EIA broke the numbers down by geography and technology:

    • The 43.4 GW of new solar would be a 60% increase over 2025.
    • Texas is the site of 40% of the planned solar construction; rounding out the top three states are Arizona and California, at 6% each.
    • The 24.3 GW of new battery capacity expected in 2026 would continue the technology’s five-year streak of exponential growth in the U.S. and would far surpass the record 15 GW installed in 2025.
    • Three states account for most of the new batteries expected to come online in 2026: Texas (53%), California (14%) and Arizona (13%).
    • Annual wind power additions have slumped since exceeding 14 GW in both 2020 and 2021; the 11.8 GW projected in 2026 would not be a complete rebound but would be more than double the amount that came online in 2025.
    • Four states account for nearly 60% of the wind total: New Mexico, Texas, Illinois and Wyoming.
    • The largest onshore wind project in the nation, New Mexico’s 3,650-MW SunZia, is expected to start commercial operation in 2026, as are the nation’s first two large offshore wind projects, the 710-MW Revolution Wind and the 800-MW Vineyard Wind 1 along the New England coast.
    • Combined-cycle generation accounts for 3.3 GW of the 6.3 GW of natural gas capacity expected to be added in 2026; the planned combustion turbine units total 2.8 GW.
    • Florida, Ohio, Oklahoma, Tennessee and Texas together would host more than 80% of the gas-fired capacity additions.
    • The 1,158-MW Orange County Advanced Power Station in Texas is the largest single gas addition expected in 2026.
    • Generation additions for all other technologies are expected to total approximately 0.2 GW.

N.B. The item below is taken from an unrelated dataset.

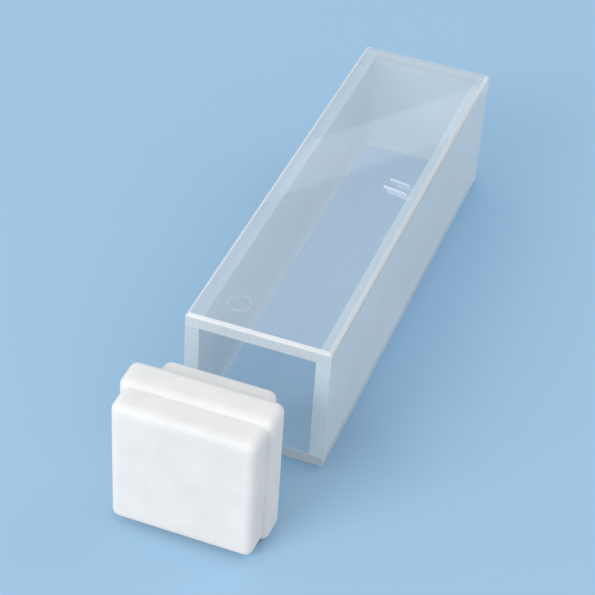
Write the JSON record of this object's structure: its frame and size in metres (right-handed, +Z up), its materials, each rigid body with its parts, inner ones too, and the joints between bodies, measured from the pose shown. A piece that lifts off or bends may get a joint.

EIA has not released full data for electrical generation in 2025.

But the most recent electric power monthly update indicates that through the first 11 months of 2025, significant changes in utility-scale generation were seen with solar (34.5% higher than the first 11 months of 2024), coal (13.8% higher) and natural gas (3.7% lower).

Also in the first 11 months of 2025, U.S. electricity consumption was 2% higher, the average price was 5.3% higher and revenue from sales was 7.4% higher.